EXERCISE DETAILS:
Without altering anything, output the material below.

☆ ☆ ☆

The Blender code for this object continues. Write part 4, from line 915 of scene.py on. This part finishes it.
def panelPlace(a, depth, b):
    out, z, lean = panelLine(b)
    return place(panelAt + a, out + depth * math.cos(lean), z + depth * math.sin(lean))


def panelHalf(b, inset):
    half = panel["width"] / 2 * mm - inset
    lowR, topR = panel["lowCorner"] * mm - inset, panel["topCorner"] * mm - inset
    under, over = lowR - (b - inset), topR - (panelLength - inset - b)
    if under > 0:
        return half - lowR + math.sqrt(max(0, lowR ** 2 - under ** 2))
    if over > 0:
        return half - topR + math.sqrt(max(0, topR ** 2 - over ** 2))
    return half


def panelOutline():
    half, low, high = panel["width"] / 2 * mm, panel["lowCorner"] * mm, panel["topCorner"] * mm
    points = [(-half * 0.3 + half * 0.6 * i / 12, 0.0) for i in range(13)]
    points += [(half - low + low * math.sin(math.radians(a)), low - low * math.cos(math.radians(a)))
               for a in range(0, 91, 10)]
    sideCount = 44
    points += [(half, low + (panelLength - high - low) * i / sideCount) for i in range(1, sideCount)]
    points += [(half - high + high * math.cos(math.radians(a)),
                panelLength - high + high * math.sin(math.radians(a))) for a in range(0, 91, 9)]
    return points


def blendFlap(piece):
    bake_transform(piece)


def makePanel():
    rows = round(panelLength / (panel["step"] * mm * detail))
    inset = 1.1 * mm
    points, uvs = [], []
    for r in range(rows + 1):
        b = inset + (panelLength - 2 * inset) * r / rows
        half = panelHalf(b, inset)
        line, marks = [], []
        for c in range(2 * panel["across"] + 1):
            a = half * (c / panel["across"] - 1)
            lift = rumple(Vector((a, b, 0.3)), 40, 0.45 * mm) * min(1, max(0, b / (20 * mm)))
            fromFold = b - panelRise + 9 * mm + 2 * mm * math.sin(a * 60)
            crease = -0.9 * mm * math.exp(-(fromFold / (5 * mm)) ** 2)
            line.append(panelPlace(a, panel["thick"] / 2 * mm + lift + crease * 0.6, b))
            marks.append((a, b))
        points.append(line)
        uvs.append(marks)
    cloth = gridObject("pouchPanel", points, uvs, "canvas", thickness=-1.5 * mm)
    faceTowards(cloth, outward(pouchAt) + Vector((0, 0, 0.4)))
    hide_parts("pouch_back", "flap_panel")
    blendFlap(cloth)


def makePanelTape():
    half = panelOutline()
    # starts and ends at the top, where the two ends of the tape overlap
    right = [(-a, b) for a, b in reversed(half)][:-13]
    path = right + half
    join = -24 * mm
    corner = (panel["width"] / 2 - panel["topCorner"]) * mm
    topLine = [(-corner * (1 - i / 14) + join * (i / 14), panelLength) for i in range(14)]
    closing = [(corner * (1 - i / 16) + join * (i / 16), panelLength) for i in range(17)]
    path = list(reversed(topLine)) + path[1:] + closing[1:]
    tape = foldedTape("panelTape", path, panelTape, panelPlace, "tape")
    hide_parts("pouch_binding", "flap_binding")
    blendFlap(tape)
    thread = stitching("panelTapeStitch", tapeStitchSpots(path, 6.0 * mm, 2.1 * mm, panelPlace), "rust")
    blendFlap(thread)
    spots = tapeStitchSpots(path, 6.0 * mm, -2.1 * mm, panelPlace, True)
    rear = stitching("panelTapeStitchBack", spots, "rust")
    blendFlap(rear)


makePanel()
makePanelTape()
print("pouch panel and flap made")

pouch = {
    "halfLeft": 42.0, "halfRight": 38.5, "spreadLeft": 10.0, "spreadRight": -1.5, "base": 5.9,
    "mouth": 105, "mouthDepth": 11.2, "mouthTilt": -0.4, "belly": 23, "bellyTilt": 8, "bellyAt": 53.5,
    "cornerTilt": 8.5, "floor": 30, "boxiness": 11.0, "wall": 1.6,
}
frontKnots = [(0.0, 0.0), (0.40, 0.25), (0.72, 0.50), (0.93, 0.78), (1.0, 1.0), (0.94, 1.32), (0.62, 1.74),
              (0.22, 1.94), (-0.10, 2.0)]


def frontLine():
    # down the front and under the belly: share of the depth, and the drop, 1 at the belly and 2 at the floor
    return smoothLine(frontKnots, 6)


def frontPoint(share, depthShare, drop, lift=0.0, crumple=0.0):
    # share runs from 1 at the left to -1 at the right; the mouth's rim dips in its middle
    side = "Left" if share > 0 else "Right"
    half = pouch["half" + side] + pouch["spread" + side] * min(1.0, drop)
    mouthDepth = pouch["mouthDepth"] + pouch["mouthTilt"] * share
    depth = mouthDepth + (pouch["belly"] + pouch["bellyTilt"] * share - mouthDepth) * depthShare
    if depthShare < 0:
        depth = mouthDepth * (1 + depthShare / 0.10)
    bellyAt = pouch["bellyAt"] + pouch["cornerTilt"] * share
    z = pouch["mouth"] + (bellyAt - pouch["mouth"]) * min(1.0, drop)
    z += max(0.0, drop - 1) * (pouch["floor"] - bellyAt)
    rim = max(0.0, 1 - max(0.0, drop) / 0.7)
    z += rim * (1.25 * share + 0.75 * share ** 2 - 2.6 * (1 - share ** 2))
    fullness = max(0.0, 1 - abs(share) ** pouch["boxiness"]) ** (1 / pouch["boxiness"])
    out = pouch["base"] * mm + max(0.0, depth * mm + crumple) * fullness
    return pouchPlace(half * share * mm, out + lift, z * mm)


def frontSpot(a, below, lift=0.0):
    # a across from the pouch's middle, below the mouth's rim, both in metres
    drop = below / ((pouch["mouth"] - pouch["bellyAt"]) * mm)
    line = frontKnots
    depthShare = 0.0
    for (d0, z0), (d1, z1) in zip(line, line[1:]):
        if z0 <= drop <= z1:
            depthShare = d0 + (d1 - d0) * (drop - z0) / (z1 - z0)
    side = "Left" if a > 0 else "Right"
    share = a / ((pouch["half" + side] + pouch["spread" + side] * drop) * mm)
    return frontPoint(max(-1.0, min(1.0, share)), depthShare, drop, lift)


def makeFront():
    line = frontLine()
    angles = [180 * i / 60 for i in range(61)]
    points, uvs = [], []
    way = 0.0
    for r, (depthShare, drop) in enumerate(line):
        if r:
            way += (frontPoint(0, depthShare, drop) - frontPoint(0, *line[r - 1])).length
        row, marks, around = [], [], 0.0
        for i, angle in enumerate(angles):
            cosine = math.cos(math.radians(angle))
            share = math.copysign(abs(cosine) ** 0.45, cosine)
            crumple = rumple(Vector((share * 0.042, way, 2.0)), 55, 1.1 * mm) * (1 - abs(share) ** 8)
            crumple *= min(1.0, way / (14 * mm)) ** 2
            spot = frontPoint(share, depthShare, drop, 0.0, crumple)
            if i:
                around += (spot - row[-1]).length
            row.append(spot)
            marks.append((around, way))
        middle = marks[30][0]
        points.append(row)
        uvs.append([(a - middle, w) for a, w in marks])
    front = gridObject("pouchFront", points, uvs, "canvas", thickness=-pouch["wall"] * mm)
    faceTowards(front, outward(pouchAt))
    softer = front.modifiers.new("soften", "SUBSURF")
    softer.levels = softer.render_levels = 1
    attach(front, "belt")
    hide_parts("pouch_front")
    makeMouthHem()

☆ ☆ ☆

OUTPUT OF THE EXERCISE:
The Blender code for this object continues. Write part 4, from line 915 of scene.py on. This part finishes it.
def panelPlace(a, depth, b):
    out, z, lean = panelLine(b)
    return place(panelAt + a, out + depth * math.cos(lean), z + depth * math.sin(lean))


def panelHalf(b, inset):
    half = panel["width"] / 2 * mm - inset
    lowR, topR = panel["lowCorner"] * mm - inset, panel["topCorner"] * mm - inset
    under, over = lowR - (b - inset), topR - (panelLength - inset - b)
    if under > 0:
        return half - lowR + math.sqrt(max(0, lowR ** 2 - under ** 2))
    if over > 0:
        return half - topR + math.sqrt(max(0, topR ** 2 - over ** 2))
    return half


def panelOutline():
    half, low, high = panel["width"] / 2 * mm, panel["lowCorner"] * mm, panel["topCorner"] * mm
    points = [(-half * 0.3 + half * 0.6 * i / 12, 0.0) for i in range(13)]
    points += [(half - low + low * math.sin(math.radians(a)), low - low * math.cos(math.radians(a)))
               for a in range(0, 91, 10)]
    sideCount = 44
    points += [(half, low + (panelLength - high - low) * i / sideCount) for i in range(1, sideCount)]
    points += [(half - high + high * math.cos(math.radians(a)),
                panelLength - high + high * math.sin(math.radians(a))) for a in range(0, 91, 9)]
    return points


def blendFlap(piece):
    bake_transform(piece)


def makePanel():
    rows = round(panelLength / (panel["step"] * mm * detail))
    inset = 1.1 * mm
    points, uvs = [], []
    for r in range(rows + 1):
        b = inset + (panelLength - 2 * inset) * r / rows
        half = panelHalf(b, inset)
        line, marks = [], []
        for c in range(2 * panel["across"] + 1):
            a = half * (c / panel["across"] - 1)
            lift = rumple(Vector((a, b, 0.3)), 40, 0.45 * mm) * min(1, max(0, b / (20 * mm)))
            fromFold = b - panelRise + 9 * mm + 2 * mm * math.sin(a * 60)
            crease = -0.9 * mm * math.exp(-(fromFold / (5 * mm)) ** 2)
            line.append(panelPlace(a, panel["thick"] / 2 * mm + lift + crease * 0.6, b))
            marks.append((a, b))
        points.append(line)
        uvs.append(marks)
    cloth = gridObject("pouchPanel", points, uvs, "canvas", thickness=-1.5 * mm)
    faceTowards(cloth, outward(pouchAt) + Vector((0, 0, 0.4)))
    hide_parts("pouch_back", "flap_panel")
    blendFlap(cloth)


def makePanelTape():
    half = panelOutline()
    # starts and ends at the top, where the two ends of the tape overlap
    right = [(-a, b) for a, b in reversed(half)][:-13]
    path = right + half
    join = -24 * mm
    corner = (panel["width"] / 2 - panel["topCorner"]) * mm
    topLine = [(-corner * (1 - i / 14) + join * (i / 14), panelLength) for i in range(14)]
    closing = [(corner * (1 - i / 16) + join * (i / 16), panelLength) for i in range(17)]
    path = list(reversed(topLine)) + path[1:] + closing[1:]
    tape = foldedTape("panelTape", path, panelTape, panelPlace, "tape")
    hide_parts("pouch_binding", "flap_binding")
    blendFlap(tape)
    thread = stitching("panelTapeStitch", tapeStitchSpots(path, 6.0 * mm, 2.1 * mm, panelPlace), "rust")
    blendFlap(thread)
    spots = tapeStitchSpots(path, 6.0 * mm, -2.1 * mm, panelPlace, True)
    rear = stitching("panelTapeStitchBack", spots, "rust")
    blendFlap(rear)


makePanel()
makePanelTape()
print("pouch panel and flap made")

pouch = {
    "halfLeft": 42.0, "halfRight": 38.5, "spreadLeft": 10.0, "spreadRight": -1.5, "base": 5.9,
    "mouth": 105, "mouthDepth": 11.2, "mouthTilt": -0.4, "belly": 23, "bellyTilt": 8, "bellyAt": 53.5,
    "cornerTilt": 8.5, "floor": 30, "boxiness": 11.0, "wall": 1.6,
}
frontKnots = [(0.0, 0.0), (0.40, 0.25), (0.72, 0.50), (0.93, 0.78), (1.0, 1.0), (0.94, 1.32), (0.62, 1.74),
              (0.22, 1.94), (-0.10, 2.0)]


def frontLine():
    # down the front and under the belly: share of the depth, and the drop, 1 at the belly and 2 at the floor
    return smoothLine(frontKnots, 6)


def frontPoint(share, depthShare, drop, lift=0.0, crumple=0.0):
    # share runs from 1 at the left to -1 at the right; the mouth's rim dips in its middle
    side = "Left" if share > 0 else "Right"
    half = pouch["half" + side] + pouch["spread" + side] * min(1.0, drop)
    mouthDepth = pouch["mouthDepth"] + pouch["mouthTilt"] * share
    depth = mouthDepth + (pouch["belly"] + pouch["bellyTilt"] * share - mouthDepth) * depthShare
    if depthShare < 0:
        depth = mouthDepth * (1 + depthShare / 0.10)
    bellyAt = pouch["bellyAt"] + pouch["cornerTilt"] * share
    z = pouch["mouth"] + (bellyAt - pouch["mouth"]) * min(1.0, drop)
    z += max(0.0, drop - 1) * (pouch["floor"] - bellyAt)
    rim = max(0.0, 1 - max(0.0, drop) / 0.7)
    z += rim * (1.25 * share + 0.75 * share ** 2 - 2.6 * (1 - share ** 2))
    fullness = max(0.0, 1 - abs(share) ** pouch["boxiness"]) ** (1 / pouch["boxiness"])
    out = pouch["base"] * mm + max(0.0, depth * mm + crumple) * fullness
    return pouchPlace(half * share * mm, out + lift, z * mm)


def frontSpot(a, below, lift=0.0):
    # a across from the pouch's middle, below the mouth's rim, both in metres
    drop = below / ((pouch["mouth"] - pouch["bellyAt"]) * mm)
    line = frontKnots
    depthShare = 0.0
    for (d0, z0), (d1, z1) in zip(line, line[1:]):
        if z0 <= drop <= z1:
            depthShare = d0 + (d1 - d0) * (drop - z0) / (z1 - z0)
    side = "Left" if a > 0 else "Right"
    share = a / ((pouch["half" + side] + pouch["spread" + side] * drop) * mm)
    return frontPoint(max(-1.0, min(1.0, share)), depthShare, drop, lift)


def makeFront():
    line = frontLine()
    angles = [180 * i / 60 for i in range(61)]
    points, uvs = [], []
    way = 0.0
    for r, (depthShare, drop) in enumerate(line):
        if r:
            way += (frontPoint(0, depthShare, drop) - frontPoint(0, *line[r - 1])).length
        row, marks, around = [], [], 0.0
        for i, angle in enumerate(angles):
            cosine = math.cos(math.radians(angle))
            share = math.copysign(abs(cosine) ** 0.45, cosine)
            crumple = rumple(Vector((share * 0.042, way, 2.0)), 55, 1.1 * mm) * (1 - abs(share) ** 8)
            crumple *= min(1.0, way / (14 * mm)) ** 2
            spot = frontPoint(share, depthShare, drop, 0.0, crumple)
            if i:
                around += (spot - row[-1]).length
            row.append(spot)
            marks.append((around, way))
        middle = marks[30][0]
        points.append(row)
        uvs.append([(a - middle, w) for a, w in marks])
    front = gridObject("pouchFront", points, uvs, "canvas", thickness=-pouch["wall"] * mm)
    faceTowards(front, outward(pouchAt))
    softer = front.modifiers.new("soften", "SUBSURF")
    softer.levels = softer.render_levels = 1
    attach(front, "belt")
    hide_parts("pouch_front")
    makeMouthHem()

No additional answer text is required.